Quote the lines that run from the line containing "0.35, metalness: 0" down to the line containing "obj.parent = None". Include both of those lines, reproduce each exactly, and omit everything else.
= = = = = = =
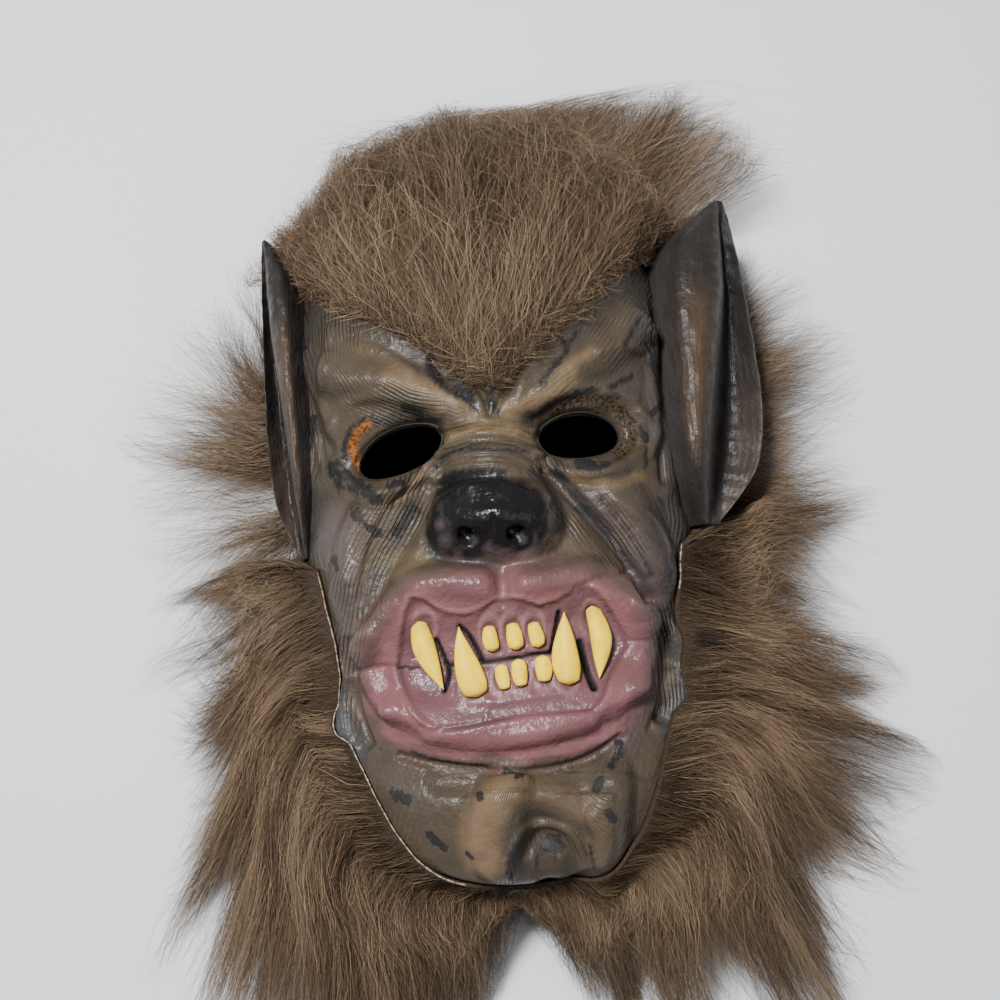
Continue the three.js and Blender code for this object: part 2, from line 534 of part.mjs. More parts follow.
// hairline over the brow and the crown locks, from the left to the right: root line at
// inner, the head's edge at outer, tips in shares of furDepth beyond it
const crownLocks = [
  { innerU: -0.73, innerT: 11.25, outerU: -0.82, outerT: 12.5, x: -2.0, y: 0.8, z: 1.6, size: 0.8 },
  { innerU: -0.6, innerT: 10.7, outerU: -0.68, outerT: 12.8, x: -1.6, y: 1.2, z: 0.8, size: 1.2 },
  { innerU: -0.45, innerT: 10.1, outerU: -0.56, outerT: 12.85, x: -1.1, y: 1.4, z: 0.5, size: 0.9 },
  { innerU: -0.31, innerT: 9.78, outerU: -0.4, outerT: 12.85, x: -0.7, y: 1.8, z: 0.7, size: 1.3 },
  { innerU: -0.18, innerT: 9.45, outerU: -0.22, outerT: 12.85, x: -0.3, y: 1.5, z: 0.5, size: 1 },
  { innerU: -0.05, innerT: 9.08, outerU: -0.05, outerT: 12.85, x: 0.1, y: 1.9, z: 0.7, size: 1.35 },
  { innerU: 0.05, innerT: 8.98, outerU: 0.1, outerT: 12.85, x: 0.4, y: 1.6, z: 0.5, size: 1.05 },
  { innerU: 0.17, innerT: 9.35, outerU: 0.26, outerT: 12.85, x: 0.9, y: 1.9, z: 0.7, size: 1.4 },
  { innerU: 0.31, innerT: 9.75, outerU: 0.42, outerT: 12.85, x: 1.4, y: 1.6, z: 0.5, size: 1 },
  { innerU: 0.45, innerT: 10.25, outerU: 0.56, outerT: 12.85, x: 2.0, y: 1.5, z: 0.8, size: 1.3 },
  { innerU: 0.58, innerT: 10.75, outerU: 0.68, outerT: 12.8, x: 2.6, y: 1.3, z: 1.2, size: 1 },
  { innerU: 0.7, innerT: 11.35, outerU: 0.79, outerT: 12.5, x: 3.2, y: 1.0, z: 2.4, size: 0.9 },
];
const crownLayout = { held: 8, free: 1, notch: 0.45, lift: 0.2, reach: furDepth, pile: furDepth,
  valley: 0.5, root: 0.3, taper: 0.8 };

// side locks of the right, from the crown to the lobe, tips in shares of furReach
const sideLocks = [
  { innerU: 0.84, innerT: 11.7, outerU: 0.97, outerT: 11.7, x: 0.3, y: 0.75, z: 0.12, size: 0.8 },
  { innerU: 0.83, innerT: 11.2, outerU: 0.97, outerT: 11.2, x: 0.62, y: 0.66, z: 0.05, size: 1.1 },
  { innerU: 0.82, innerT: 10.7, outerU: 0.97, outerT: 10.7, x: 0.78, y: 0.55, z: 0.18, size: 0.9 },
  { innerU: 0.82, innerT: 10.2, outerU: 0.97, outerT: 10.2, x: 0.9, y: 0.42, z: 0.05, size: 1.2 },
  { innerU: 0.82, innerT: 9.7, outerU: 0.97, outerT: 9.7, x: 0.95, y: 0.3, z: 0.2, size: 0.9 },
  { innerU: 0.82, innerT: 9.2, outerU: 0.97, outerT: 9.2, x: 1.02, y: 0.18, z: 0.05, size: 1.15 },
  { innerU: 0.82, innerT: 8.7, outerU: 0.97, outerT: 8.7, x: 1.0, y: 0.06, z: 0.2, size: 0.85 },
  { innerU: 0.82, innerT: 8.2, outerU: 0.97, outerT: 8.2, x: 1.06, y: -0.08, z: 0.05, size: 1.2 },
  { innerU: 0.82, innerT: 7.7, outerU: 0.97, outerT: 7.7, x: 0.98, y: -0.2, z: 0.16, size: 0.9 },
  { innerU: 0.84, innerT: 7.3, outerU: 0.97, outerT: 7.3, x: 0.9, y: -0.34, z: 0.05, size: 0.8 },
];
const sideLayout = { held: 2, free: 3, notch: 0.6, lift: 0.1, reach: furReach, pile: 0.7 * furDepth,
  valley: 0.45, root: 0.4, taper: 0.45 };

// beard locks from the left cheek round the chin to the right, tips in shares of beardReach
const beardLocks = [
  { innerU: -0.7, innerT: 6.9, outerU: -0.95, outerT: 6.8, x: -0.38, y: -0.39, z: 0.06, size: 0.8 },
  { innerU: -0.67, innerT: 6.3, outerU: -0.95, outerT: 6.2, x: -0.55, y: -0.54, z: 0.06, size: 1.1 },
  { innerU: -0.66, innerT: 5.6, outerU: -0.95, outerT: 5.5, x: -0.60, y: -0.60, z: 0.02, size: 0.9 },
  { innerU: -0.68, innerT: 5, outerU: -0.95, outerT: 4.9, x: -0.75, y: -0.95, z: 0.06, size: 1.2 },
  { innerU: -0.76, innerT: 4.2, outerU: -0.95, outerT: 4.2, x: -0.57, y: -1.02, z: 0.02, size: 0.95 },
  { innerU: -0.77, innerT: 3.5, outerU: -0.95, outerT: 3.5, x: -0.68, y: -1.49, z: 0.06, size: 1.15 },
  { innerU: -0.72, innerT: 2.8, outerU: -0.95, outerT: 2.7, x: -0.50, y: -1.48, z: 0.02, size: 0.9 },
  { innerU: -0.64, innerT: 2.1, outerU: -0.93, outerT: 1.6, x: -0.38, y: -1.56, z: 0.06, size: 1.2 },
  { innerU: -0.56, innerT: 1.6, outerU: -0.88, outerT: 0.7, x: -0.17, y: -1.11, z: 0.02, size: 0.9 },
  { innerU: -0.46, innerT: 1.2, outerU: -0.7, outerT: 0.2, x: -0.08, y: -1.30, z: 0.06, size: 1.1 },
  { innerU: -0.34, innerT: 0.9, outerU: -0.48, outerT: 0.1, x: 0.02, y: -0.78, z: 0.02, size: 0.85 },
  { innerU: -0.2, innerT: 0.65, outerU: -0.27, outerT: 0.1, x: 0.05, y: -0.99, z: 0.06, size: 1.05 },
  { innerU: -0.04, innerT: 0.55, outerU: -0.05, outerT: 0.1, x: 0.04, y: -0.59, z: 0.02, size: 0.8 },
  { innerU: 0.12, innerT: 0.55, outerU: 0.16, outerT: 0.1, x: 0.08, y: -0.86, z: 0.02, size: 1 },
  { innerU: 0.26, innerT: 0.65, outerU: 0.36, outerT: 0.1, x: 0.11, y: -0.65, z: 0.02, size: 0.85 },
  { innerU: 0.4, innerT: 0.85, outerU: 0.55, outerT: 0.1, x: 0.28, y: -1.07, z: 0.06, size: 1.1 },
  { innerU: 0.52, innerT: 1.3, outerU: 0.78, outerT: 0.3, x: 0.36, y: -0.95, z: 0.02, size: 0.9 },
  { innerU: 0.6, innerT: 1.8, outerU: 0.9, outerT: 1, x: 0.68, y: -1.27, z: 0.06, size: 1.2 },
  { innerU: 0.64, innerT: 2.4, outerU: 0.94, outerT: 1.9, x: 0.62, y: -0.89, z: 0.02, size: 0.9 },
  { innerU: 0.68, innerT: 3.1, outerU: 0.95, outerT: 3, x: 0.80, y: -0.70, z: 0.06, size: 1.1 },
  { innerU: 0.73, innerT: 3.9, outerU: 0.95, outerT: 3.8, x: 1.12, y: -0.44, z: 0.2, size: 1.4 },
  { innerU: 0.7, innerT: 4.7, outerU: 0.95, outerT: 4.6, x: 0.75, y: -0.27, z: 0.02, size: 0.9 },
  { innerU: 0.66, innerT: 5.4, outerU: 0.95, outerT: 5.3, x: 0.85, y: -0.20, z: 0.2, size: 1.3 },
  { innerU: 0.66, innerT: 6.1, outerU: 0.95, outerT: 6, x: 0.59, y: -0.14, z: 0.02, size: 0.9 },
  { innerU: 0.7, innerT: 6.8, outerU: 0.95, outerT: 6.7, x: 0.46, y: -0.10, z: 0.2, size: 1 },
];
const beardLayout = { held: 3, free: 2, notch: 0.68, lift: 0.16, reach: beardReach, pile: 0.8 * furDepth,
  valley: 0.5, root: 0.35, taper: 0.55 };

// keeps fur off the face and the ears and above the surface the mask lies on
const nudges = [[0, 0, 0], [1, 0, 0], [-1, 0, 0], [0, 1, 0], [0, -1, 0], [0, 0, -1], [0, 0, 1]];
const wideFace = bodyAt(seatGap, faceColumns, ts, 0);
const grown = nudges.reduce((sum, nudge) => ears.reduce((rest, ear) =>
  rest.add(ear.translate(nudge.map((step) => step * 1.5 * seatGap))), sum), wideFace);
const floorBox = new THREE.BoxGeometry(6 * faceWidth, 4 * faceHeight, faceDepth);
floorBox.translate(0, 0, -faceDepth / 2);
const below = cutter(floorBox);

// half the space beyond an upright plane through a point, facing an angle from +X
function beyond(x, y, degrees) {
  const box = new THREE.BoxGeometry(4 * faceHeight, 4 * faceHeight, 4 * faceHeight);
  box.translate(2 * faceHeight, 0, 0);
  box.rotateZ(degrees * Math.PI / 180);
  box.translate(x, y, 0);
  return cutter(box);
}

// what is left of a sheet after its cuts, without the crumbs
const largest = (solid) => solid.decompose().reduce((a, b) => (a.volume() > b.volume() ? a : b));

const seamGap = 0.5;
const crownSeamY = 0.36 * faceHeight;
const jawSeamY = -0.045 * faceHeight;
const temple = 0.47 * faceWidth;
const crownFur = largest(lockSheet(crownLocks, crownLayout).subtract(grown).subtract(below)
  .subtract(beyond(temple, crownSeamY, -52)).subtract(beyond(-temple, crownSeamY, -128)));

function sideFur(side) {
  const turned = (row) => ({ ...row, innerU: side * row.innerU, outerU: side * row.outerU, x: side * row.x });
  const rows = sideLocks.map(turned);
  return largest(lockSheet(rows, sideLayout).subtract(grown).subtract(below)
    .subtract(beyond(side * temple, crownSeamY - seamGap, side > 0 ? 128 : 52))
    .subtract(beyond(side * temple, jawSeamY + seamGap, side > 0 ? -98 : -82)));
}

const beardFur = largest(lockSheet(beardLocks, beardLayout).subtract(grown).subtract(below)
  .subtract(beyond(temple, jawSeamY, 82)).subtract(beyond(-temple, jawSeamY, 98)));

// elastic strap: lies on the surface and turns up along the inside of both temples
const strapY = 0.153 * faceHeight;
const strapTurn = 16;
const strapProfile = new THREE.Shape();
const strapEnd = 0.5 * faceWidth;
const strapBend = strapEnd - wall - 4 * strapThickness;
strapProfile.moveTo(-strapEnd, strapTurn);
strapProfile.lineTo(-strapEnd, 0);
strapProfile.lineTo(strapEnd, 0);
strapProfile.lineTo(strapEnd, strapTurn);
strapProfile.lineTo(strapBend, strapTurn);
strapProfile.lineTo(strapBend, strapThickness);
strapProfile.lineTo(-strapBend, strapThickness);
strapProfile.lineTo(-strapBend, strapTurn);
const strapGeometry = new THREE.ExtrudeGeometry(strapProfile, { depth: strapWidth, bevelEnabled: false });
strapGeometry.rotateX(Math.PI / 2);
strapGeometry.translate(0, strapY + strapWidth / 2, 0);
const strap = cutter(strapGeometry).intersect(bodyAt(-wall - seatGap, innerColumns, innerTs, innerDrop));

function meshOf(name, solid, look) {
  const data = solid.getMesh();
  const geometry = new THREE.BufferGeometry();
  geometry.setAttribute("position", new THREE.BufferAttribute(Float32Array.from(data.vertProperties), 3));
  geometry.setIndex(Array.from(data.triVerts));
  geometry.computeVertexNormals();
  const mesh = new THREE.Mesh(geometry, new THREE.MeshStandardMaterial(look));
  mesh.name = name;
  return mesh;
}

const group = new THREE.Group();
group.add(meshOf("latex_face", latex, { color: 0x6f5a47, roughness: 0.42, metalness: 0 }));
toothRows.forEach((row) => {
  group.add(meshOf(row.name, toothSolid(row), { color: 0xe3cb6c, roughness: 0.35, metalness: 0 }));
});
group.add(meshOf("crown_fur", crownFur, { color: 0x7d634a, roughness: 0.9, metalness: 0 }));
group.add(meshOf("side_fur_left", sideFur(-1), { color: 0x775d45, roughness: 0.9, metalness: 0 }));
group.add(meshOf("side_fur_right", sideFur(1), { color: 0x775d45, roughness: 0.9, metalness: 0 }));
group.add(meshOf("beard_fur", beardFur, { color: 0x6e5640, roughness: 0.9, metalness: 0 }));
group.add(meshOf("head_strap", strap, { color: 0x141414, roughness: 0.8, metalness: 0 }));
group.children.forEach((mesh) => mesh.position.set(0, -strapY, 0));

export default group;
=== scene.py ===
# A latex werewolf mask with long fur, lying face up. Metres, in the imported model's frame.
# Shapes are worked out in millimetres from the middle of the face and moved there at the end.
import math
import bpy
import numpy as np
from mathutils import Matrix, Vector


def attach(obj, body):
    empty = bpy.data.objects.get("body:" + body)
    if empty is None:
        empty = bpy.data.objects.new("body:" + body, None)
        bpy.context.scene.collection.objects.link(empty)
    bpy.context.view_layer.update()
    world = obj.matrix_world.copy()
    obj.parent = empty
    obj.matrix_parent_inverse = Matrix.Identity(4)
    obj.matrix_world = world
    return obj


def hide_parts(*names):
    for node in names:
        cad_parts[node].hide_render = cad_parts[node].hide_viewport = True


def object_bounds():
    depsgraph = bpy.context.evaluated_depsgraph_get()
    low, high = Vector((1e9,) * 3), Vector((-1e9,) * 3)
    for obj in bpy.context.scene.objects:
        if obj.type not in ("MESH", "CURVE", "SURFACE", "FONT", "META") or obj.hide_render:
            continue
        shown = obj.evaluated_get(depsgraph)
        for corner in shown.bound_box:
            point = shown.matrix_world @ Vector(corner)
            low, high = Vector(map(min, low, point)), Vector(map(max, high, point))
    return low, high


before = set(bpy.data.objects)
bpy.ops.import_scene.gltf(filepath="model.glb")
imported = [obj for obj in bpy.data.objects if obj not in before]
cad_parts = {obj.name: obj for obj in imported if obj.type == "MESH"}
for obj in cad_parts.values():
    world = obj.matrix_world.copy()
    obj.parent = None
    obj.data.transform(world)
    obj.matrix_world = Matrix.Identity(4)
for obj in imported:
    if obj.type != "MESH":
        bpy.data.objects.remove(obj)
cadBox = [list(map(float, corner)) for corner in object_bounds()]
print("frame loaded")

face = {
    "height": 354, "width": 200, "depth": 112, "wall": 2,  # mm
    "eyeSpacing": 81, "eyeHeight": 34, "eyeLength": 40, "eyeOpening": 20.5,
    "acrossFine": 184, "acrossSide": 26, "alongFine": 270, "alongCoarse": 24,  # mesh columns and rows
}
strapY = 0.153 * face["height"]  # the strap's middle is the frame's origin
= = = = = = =
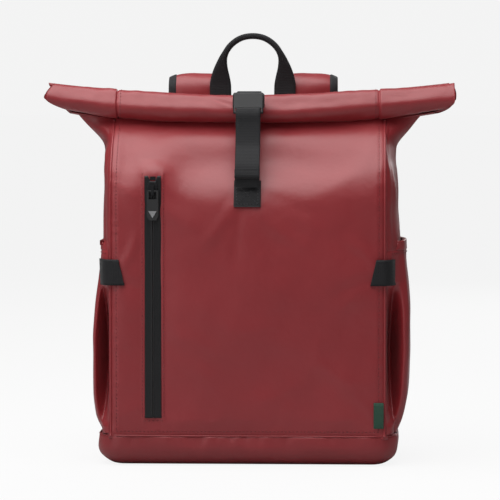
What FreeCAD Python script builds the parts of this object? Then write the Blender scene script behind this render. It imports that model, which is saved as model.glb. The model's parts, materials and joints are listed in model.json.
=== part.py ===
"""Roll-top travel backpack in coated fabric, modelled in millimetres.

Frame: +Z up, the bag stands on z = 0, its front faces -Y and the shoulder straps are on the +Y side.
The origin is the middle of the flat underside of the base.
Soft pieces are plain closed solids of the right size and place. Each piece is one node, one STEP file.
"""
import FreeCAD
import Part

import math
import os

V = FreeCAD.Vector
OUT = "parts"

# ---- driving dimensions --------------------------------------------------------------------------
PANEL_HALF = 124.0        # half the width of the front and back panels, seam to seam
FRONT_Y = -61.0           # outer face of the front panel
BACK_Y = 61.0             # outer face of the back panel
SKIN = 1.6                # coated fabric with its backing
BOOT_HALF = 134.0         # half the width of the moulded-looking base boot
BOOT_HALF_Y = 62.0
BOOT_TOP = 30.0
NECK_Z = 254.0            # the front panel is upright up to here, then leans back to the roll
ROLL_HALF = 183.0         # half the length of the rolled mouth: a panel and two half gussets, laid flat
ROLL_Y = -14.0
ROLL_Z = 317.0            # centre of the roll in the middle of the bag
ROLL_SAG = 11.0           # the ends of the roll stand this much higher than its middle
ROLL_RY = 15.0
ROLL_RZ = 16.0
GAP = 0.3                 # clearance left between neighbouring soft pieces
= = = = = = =
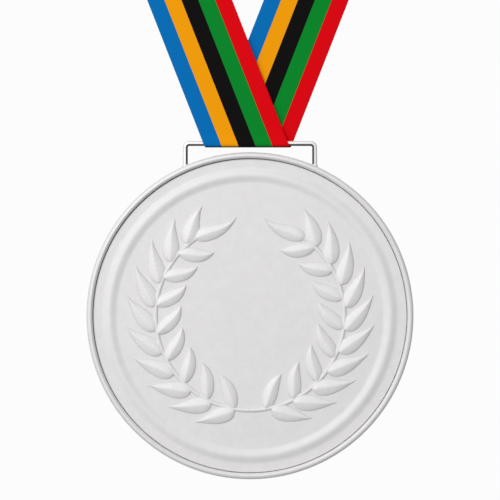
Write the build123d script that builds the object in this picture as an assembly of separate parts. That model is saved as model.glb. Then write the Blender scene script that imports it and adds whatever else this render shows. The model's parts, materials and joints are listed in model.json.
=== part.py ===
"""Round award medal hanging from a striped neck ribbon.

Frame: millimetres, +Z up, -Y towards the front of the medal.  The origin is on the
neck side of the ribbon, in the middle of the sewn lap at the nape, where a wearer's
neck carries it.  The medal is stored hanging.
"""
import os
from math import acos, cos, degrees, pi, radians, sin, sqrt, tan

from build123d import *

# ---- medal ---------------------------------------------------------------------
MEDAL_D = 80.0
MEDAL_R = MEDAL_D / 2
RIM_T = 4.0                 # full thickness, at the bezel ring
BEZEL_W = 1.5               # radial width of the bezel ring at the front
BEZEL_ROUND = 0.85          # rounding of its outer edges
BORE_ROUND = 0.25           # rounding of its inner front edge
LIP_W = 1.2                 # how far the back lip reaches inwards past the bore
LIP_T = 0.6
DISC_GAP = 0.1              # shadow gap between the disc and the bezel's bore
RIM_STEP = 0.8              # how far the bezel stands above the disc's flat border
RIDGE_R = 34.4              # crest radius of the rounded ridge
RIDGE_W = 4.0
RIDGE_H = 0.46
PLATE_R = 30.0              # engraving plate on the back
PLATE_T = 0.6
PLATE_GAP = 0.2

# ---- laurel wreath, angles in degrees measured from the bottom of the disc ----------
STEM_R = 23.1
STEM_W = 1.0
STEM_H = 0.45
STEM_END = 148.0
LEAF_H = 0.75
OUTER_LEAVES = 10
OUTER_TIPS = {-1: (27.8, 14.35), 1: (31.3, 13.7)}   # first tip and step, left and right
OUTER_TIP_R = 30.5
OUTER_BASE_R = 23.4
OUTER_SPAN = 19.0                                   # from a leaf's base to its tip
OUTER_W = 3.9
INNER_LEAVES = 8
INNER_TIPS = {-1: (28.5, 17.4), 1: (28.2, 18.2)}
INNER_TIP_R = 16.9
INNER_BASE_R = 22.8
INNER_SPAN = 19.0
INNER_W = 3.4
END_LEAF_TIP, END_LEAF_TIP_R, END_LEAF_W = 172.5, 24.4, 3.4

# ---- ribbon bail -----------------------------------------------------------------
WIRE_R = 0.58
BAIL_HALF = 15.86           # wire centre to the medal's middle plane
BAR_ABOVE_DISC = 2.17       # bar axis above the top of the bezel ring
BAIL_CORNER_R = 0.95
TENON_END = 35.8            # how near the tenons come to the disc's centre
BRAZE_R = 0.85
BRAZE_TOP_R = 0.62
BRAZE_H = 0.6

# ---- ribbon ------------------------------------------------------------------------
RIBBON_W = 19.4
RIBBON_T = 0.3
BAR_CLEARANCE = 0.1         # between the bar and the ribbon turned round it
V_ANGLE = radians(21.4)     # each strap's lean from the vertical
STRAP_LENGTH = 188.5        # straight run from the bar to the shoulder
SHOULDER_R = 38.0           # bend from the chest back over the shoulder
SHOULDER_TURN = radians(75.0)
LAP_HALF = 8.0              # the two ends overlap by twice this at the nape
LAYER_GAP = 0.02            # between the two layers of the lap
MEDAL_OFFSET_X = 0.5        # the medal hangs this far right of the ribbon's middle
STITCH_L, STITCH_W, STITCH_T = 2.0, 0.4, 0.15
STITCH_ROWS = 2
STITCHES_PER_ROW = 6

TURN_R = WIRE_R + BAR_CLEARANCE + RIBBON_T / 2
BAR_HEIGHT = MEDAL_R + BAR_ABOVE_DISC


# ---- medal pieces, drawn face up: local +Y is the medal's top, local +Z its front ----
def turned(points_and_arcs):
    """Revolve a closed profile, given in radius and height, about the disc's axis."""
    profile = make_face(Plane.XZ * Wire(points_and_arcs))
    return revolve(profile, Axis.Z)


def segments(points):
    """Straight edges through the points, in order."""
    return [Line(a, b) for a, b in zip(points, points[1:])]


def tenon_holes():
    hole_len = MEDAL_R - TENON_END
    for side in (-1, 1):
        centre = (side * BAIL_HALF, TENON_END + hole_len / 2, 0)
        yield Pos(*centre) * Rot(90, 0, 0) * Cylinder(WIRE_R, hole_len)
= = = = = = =
● WRITTEN RESPONSE:
  group.add(meshOf(row.name, toothSolid(row), { color: 0xe3cb6c, roughness: 0.35, metalness: 0 }));
});
group.add(meshOf("crown_fur", crownFur, { color: 0x7d634a, roughness: 0.9, metalness: 0 }));
group.add(meshOf("side_fur_left", sideFur(-1), { color: 0x775d45, roughness: 0.9, metalness: 0 }));
group.add(meshOf("side_fur_right", sideFur(1), { color: 0x775d45, roughness: 0.9, metalness: 0 }));
group.add(meshOf("beard_fur", beardFur, { color: 0x6e5640, roughness: 0.9, metalness: 0 }));
group.add(meshOf("head_strap", strap, { color: 0x141414, roughness: 0.8, metalness: 0 }));
group.children.forEach((mesh) => mesh.position.set(0, -strapY, 0));

export default group;
=== scene.py ===
# A latex werewolf mask with long fur, lying face up. Metres, in the imported model's frame.
# Shapes are worked out in millimetres from the middle of the face and moved there at the end.
import math
import bpy
import numpy as np
from mathutils import Matrix, Vector


def attach(obj, body):
    empty = bpy.data.objects.get("body:" + body)
    if empty is None:
        empty = bpy.data.objects.new("body:" + body, None)
        bpy.context.scene.collection.objects.link(empty)
    bpy.context.view_layer.update()
    world = obj.matrix_world.copy()
    obj.parent = empty
    obj.matrix_parent_inverse = Matrix.Identity(4)
    obj.matrix_world = world
    return obj


def hide_parts(*names):
    for node in names:
        cad_parts[node].hide_render = cad_parts[node].hide_viewport = True


def object_bounds():
    depsgraph = bpy.context.evaluated_depsgraph_get()
    low, high = Vector((1e9,) * 3), Vector((-1e9,) * 3)
    for obj in bpy.context.scene.objects:
        if obj.type not in ("MESH", "CURVE", "SURFACE", "FONT", "META") or obj.hide_render:
            continue
        shown = obj.evaluated_get(depsgraph)
        for corner in shown.bound_box:
            point = shown.matrix_world @ Vector(corner)
            low, high = Vector(map(min, low, point)), Vector(map(max, high, point))
    return low, high


before = set(bpy.data.objects)
bpy.ops.import_scene.gltf(filepath="model.glb")
imported = [obj for obj in bpy.data.objects if obj not in before]
cad_parts = {obj.name: obj for obj in imported if obj.type == "MESH"}
for obj in cad_parts.values():
    world = obj.matrix_world.copy()
    obj.parent = None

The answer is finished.